Now, the baton has moved again.

Inside his own dressing room, Dembélé is not the only one being decorated. Teammate Désiré Doué has been named best young player of the season, a nod to the new generation that has grown under Luis Enrique’s demanding regime.

When Dembélé took the stage to collect his prize, the tone was familiar. No grandstanding, no self-mythologising. He pushed the spotlight back onto the group, crediting the coaching staff’s tactical clarity and the squad’s collective work rate. The humility is real enough, but it also reflects the new order at PSG: individual awards as a by-product of a system, not the other way around.

Luis Enrique’s Hard Reset

This version of Paris Saint-Germain bears little resemblance to the star-laden, structurally fragile sides that have stumbled in Europe in years gone by. Luis Enrique has torn up that script.

The Spaniard has built a team around possession with purpose and aggression without the ball. The pressing is coordinated. The distances between lines are tighter. The front players are expected to graft, not just decorate.

That shift has mattered in the moments when Dembélé and other key figures have been unavailable. Instead of collapsing into dependency on one or two superstars, PSG have leaned on patterns, on rehearsed movements, on a collective identity. The machine has kept running even when important cogs have slipped out.

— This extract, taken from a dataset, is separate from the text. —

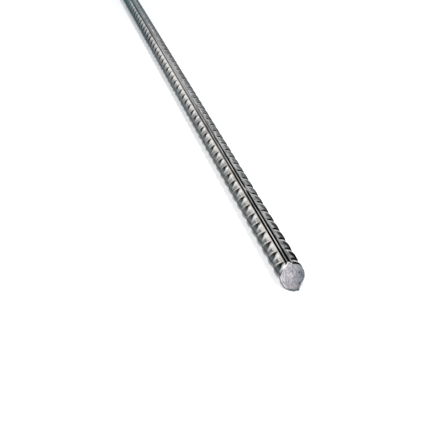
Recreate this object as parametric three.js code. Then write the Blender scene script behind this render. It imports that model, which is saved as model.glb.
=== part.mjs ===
// Ribbed reinforcing bar, 12 mm nominal: one straight length of hot-rolled steel lying on a level floor.
//
// Millimetres. +X runs along the bar towards its slanting cut end, +Z is up. The origin is on the floor under
// the middle of the bar. The bar lies a little turned about its own length, as such bars do: one crest of its
// lower lengthwise rib is on the floor, and on the real bar the slanting ribs beside it are the other support.
import * as THREE from 'three';

// The length that the bar is sold in, from the tip of the slanting cut to the square end.
const LENGTH = 1000;

// The round core that the rolls leave between the ribs. three.js draws each side's arc in twice these steps.
const CORE_DIAMETER = 11.5;
const CORE_ARC_STEPS = 12;

// The two lengthwise ribs, opposite each other, where the halves of the roll pass meet.
const RIB_HEIGHT = 0.75;
const RIB_CREST_WIDTH = 1.2;
const RIB_FLANK_ANGLE = THREE.MathUtils.degToRad(65);

// The slanting end: cut across both lengthwise ribs, with the upper one's end standing back from the tip.
const CUT_LEAN = THREE.MathUtils.degToRad(27);

// How far the bar lies turned about its length, from both lengthwise ribs upright.
const REST_TURN = THREE.MathUtils.degToRad(28);

const STEEL = { color: 0x6f7678, roughness: 0.42, metalness: 0.9 };

const coreRadius = CORE_DIAMETER / 2;
const crestReach = coreRadius + RIB_HEIGHT;
const halfCrest = RIB_CREST_WIDTH / 2;

// Half the angle that a lengthwise rib takes up on the core: its flanks run down from the crest at
// RIB_FLANK_ANGLE until they meet the core's circle.
function ribFootAngle() {
  const flank = new THREE.Vector2(Math.cos(RIB_FLANK_ANGLE), -Math.sin(RIB_FLANK_ANGLE));
  const crestCorner = new THREE.Vector2(halfCrest, crestReach);
  const along = -crestCorner.dot(flank);
  const offset = crestCorner.lengthSq() - coreRadius ** 2;
  const foot = crestCorner.clone().addScaledVector(flank, along - Math.sqrt(along ** 2 - offset));
  return Math.atan2(foot.x, foot.y);
}

// The bar's section about its axis, with the lengthwise ribs at the top and the bottom.
function sectionShape() {
  const foot = ribFootAngle();
  const quarter = Math.PI / 2;
  const shape = new THREE.Shape();
  shape.moveTo(-halfCrest, -crestReach);
  shape.lineTo(halfCrest, -crestReach);
  shape.absarc(0, 0, coreRadius, -quarter + foot, quarter - foot, false);
  shape.lineTo(halfCrest, crestReach);
  shape.lineTo(-halfCrest, crestReach);
  shape.absarc(0, 0, coreRadius, quarter + foot, 3 * quarter - foot, false);
  shape.closePath();
  return shape;
}

// How far the slanting cut stands back from its tip, which is at the lower lengthwise rib's crest.
function cutSetback(up) {
  return Math.tan(CUT_LEAN) * (up + crestReach);
}

// The bar's solid: the section drawn out to the full length, with one end square and the other on the slant.
function barGeometry() {
  const geometry = new THREE.ExtrudeGeometry(sectionShape(), {
    depth: LENGTH, steps: 1, bevelEnabled: false, curveSegments: CORE_ARC_STEPS,
  });
  const corners = geometry.getAttribute('position');
  for (let i = 0; i < corners.count; i += 1) {
    if (corners.getZ(i) > LENGTH / 2) {
      corners.setZ(i, LENGTH - cutSetback(corners.getY(i)));
    }
  }
  geometry.computeVertexNormals();
  return geometry;
}

// The axis's height over the floor, with the lower crest's low corner, or the core, touching it.
const axisHeight = Math.max(
  coreRadius, crestReach * Math.cos(REST_TURN) + halfCrest * Math.sin(REST_TURN),
);

// The section's own directions on the floor: across it, up through its lengthwise ribs, and along the bar.
const across = new THREE.Vector3(0, Math.cos(REST_TURN), Math.sin(REST_TURN));
const up = new THREE.Vector3(0, -Math.sin(REST_TURN), Math.cos(REST_TURN));
const along = new THREE.Vector3(1, 0, 0);

const bar = new THREE.Mesh(barGeometry(), new THREE.MeshStandardMaterial(STEEL));
bar.name = 'bar';
bar.setRotationFromMatrix(new THREE.Matrix4().makeBasis(across, up, along));
bar.position.set(-LENGTH / 2, 0, axisHeight);

const reinforcingBar = new THREE.Group();
reinforcingBar.add(bar);

export default reinforcingBar;
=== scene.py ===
"""Ribbed reinforcing bar: one straight length of hot-rolled steel, sheared on a slant at one end.

Metres, +Z up, +X towards the slanting end, on a level floor at z = 0. The bar lies a little turned about its
own length, so that it rests on the edge of its lower lengthwise rib and on the slanting ribs beside it.
"""
import math
import random
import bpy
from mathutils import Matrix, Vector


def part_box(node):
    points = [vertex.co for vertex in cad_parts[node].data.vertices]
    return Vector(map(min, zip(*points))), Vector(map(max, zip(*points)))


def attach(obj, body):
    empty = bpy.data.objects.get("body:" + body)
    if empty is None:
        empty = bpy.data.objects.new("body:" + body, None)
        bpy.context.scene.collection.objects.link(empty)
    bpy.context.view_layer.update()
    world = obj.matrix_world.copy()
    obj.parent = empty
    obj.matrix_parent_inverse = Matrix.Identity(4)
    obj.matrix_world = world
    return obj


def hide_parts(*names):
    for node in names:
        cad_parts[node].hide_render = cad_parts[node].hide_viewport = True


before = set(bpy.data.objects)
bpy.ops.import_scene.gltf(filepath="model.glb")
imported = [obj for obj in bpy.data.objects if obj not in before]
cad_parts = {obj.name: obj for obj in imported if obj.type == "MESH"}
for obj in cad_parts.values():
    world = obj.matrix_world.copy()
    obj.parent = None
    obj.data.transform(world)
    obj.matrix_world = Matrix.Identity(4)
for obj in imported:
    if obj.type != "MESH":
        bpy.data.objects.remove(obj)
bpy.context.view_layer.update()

from types import SimpleNamespace

import bmesh
import bpy
from mathutils import Matrix, Vector, geometry, noise

MM = 0.001

# --- the bar, in metres and radians ---------------------------------------------------------------
BAR_LOW, BAR_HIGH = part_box("bar")
LENGTH = BAR_HIGH.x - BAR_LOW.x
CORE_RADIUS = 5.75 * MM
REST_TURN = math.radians(28)          # how far the bar is turned about its own length as it lies
RIB_REACH = 6.5 * MM                  # axis to the crest of a lengthwise rib
RIB_HALF_CREST = 0.6 * MM
RIB_HALF_FOOT = 0.98 * MM
RIB_EDGE_DROP = 0.12 * MM             # its crest is rounded off by this much at its edges
AXIS_HEIGHT = RIB_REACH * math.cos(REST_TURN) + RIB_HALF_CREST * math.sin(REST_TURN)
CUT_LEAN = math.radians(27)           # the slanting end against a square cut

# --- the slanting ribs: crescents on both sides, fullest halfway between the lengthwise ribs ------
PITCH = 8.0 * MM
STARTS = 2                            # ribs that a rib passes in one turn round the bar
BEND = 0.19                           # it slants this much less by the upper lengthwise rib, twice it more by
                                      # the lower one
SLANT_RIB_HEIGHT = 0.72 * MM
SLANT_RIB_BACK = 2.2 * MM             # from its crest to its foot on the square end's side, at the middle
SLANT_RIB_FRONT = 4.8 * MM            # and on the slanting end's side, a longer slope
SLANT_RIB_TIP = 0.35 * MM             # both, where it runs out beside a lengthwise rib
SLANT_RIB_CREST_SHARE = 0.3           # flat part of each slope
SLANT_RIB_END = math.radians(12)      # angle from a lengthwise rib at which it runs out
SLANT_RIB_TAPER = 0.8                 # below 1, it widens fast from its ends
FIRST_RIB = -0.95 * MM                # where one meets the top lengthwise rib, from the square end
SPARE_RIBS = 3                        # pitches of the pattern past each end, cut away afterwards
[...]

Luis Enrique’s work has been widely praised, but the best coach award went elsewhere, to Pierre Sage of Lens. Sage’s side emerged as the only serious domestic challenger to PSG’s dominance, pushing the champions harder than most expected.

The title race, though, effectively ended with a narrow 1-0 win over Brest. That result opened a six-point gap and, with PSG’s superior goal difference, turned the table into a formality. The league, once again, is Parisian.

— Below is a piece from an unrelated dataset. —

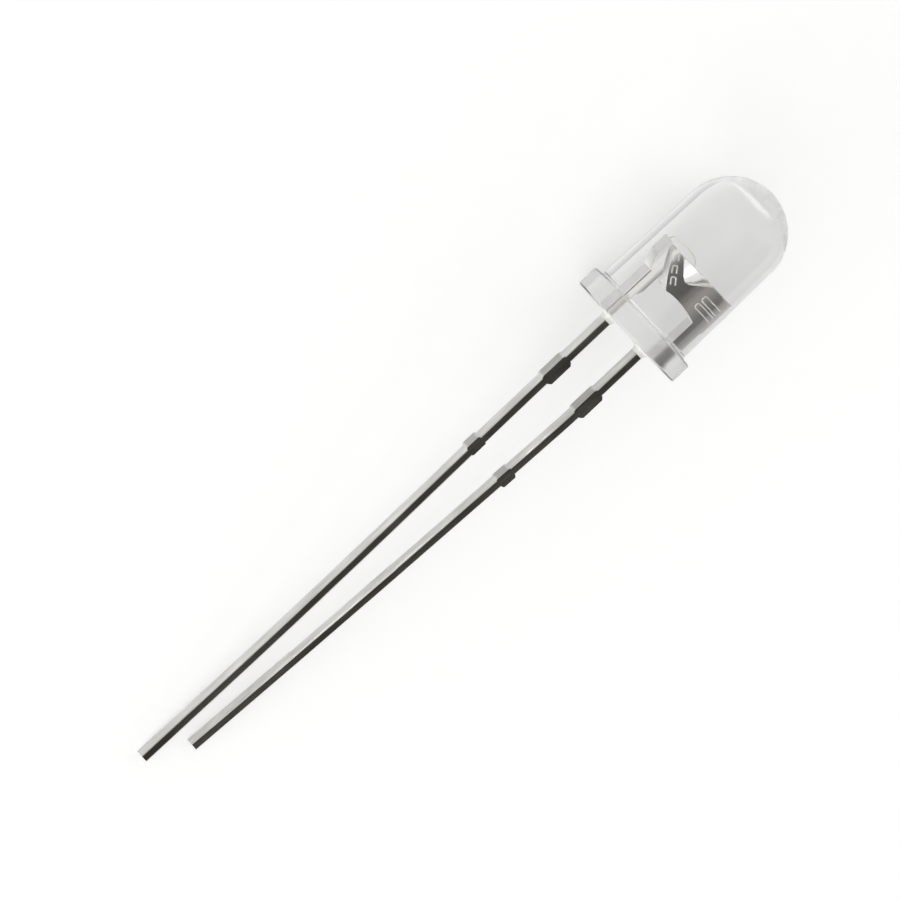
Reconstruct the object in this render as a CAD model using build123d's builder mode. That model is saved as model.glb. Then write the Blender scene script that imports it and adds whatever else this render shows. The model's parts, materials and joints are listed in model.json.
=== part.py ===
from build123d import *
from math import cos, radians, sin, sqrt, tan
import os

os.makedirs("parts", exist_ok=True)

# The LED is drawn with its own axis on Z: the flange seats at Z = 0 and the dome points up.
# X runs through both leads, from the cathode (-X) to the anode (+X). Y is across the sheet metal.

# Epoxy moulding
flange_dia = 5.8
flange_thick = 1.0
flange_lower_round = 0.10
body_root_dia = 5.0
dome_radius = 2.42
overall_height = 8.6
flat_clearance = 0.05
barrel_top = overall_height - dome_radius
flange_step = (flange_dia - body_root_dia) / 2
flange_upper_round = flange_step * 0.3
body_root_fillet = flange_step * 0.25
flat_from_axis = body_root_dia / 2 + flat_clearance

# Leads, cut from one strip of sheet metal
pitch = 2.54
lead_width = 0.46
sheet_thick = 0.46
lead_edge_round = 0.08
anode_length = 27.27
cathode_length = 25.4
lead_x = pitch / 2
inner_edge_x = lead_x - lead_width / 2
outer_edge_x = lead_x + lead_width / 2

# The anode lead bows slightly, and the cathode lead bends toward the axis below its stand-off
anode_bow = 0.10
anode_tip_angle = 1.0
cathode_bend_start = 3.8
cathode_bend_drop = 1.0
cathode_bend_angle = 2.5
cathode_tip_angle = 3.7

# Stand-off ridges, left where the strip's cross bars were cut
ridge_top = 2.56
ridge_length = 1.34
ridge_ramp = 0.12
ridge_high = 0.15
ridge_low = 0.036
second_ridge_top = 7.53
second_ridge_length = 0.77
second_ridge_ramp = 0.07
second_ridge_anode = 0.07
second_ridge_cathode = 0.115
second_ridge_in = 0.02

# Anvil plate with its reflector cup, on the cathode side
anvil_top = 4.03
anvil_floor = 2.45
anvil_floor_rise = 0.08
anvil_corner_x = 0.30
anvil_diagonal = 38.0
anvil_wing_x = 1.34
anvil_shoulder_drop = 0.09
anvil_corner_round = 0.14
anvil_outer_inset = 0.035
foot_start = 0.30
foot_inner_inset = 0.045
foot_outer_inset = 0.08
anvil_bevel = 0.05
cup_outer_radius = 0.76
cup_half_angle = 37.5
cup_tip_radius = 0.18
cup_mouth_radius = 0.62
cup_floor_radius = 0.30
cup_depth = 0.38

# Post with its flared head, on the anode side
gap_across = 0.35
post_top = 4.10
post_shoulder = 0.10
post_shoulder_z = 1.75
post_shoulder_ramp = 0.30
post_head_x = 2.02
post_head_width = 0.26
post_flare_start = 2.6
post_flare_end = 3.35
post_flare_round = 0.25

# Chip, its adhesive and its wire
die_side = 0.32
die_height = 0.13
attach_side = 0.36
attach_thick = 0.02
wire_dia = 0.03
ball_dia = 0.09
ball_height = 0.03
stitch_length = 0.11
stitch_width = 0.06
wire_loop_top = 4.34
stitch_angle = 50

# Resin collars around the leads
collar_drop = 0.27
collar_base = 0.86
collar_mid = 0.64
collar_tip = 0.50

# Heights and places that follow from the sizes above
cup_floor = anvil_top - cup_depth
die_base = cup_floor + attach_thick
die_top = die_base + die_height
diagonal_slope = tan(radians(anvil_diagonal))
wing_top = anvil_floor + (anvil_wing_x - anvil_corner_x) / diagonal_slope
post_inner_x = inner_edge_x - post_shoulder
post_inner_start = anvil_floor + (post_inner_x - anvil_corner_x - gap_across) / diagonal_slope
anvil_outer_x = outer_edge_x - anvil_outer_inset
foot_inner_x = inner_edge_x + foot_inner_inset
foot_outer_x = outer_edge_x - foot_outer_inset
shoulder_z = anvil_floor - anvil_shoulder_drop
head_inner_x = post_head_x - post_head_width
head_inner_z = anvil_floor + (head_inner_x - anvil_corner_x - gap_across) / diagonal_slope

# Radii of the two cathode bends, from the height that each one takes
bend_end_z = -cathode_bend_start - cathode_bend_drop
bend_radius = cathode_bend_drop / sin(radians(cathode_bend_angle))
sweep_sine = sin(radians(cathode_tip_angle)) - sin(radians(cathode_bend_angle))
sweep_radius = (cathode_length + bend_end_z) / sweep_sine
ridge_mid = -ridge_top - ridge_length / 2
second_ridge_mid = -second_ridge_top - second_ridge_length / 2
second_ridge_x = -lead_x + (cathode_bend_start + cathode_bend_drop / 2 + second_ridge_mid) * -tan(
    radians(cathode_bend_angle)
)
cup_tip_z = anvil_top - anvil_bevel - (cup_outer_radius - cup_tip_radius) / tan(radians(cup_half_angle))
stitch_x = (head_inner_x + post_head_x) / 2


def ridge(length, ramp, left_height, right_height, rotation=0):
    """Outline of the lead over one stand-off, with a ramp at each end."""
    end = length / 2
    shoulder = end - ramp
    edge = lead_width / 2
    left = -edge - left_height
    right = edge + right_height
    Polygon(
        (-edge, end),
        (left, shoulder),
        (left, -shoulder),
        (-edge, -end),
        (edge, -end),
        (right, -shoulder),
        (right, shoulder),
        (edge, end),
        rotation=rotation,
        align=None,
    )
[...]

Arsenal, London, and the Defining Night

Domestic dominance, however, no longer satisfies the ambitions of this club or its leading man on the right wing. Everything now funnels toward Europe.

PSG’s route to the Champions League final has underlined the transformation. A 6-5 aggregate win over Bayern Munich in the semi-finals was not just a spectacle; it was a test of nerve and adaptability that previous PSG sides might have failed. This one bent but did not break.

Arsenal await in London. For Dembélé, this is the stage he has been chasing since his early days of raw promise: a Champions League final with the responsibility not just to entertain, but to decide.

Observers across Europe have noted something different about this PSG: a psychological resilience that did not exist in the days when collapses in Barcelona or Manchester became part of the club’s identity. Injuries have forced tactical tweaks, big-game pressure has demanded emotional control, and each time this group has found another gear.

Dembélé sits at the heart of that evolution. If his body holds for one more night, if he can bring that jagged, uncoachable brilliance to the biggest club game of all, he may tilt the final on his own.

This season began with questions about how PSG would survive without Mbappé. It now stands on the brink of ending with Dembélé not just as Mbappé’s successor, but as the man who could drag French club football to a place it has never been.

The award is his. The league is theirs. The final word on this campaign, and perhaps on an era, will be written under the lights in London.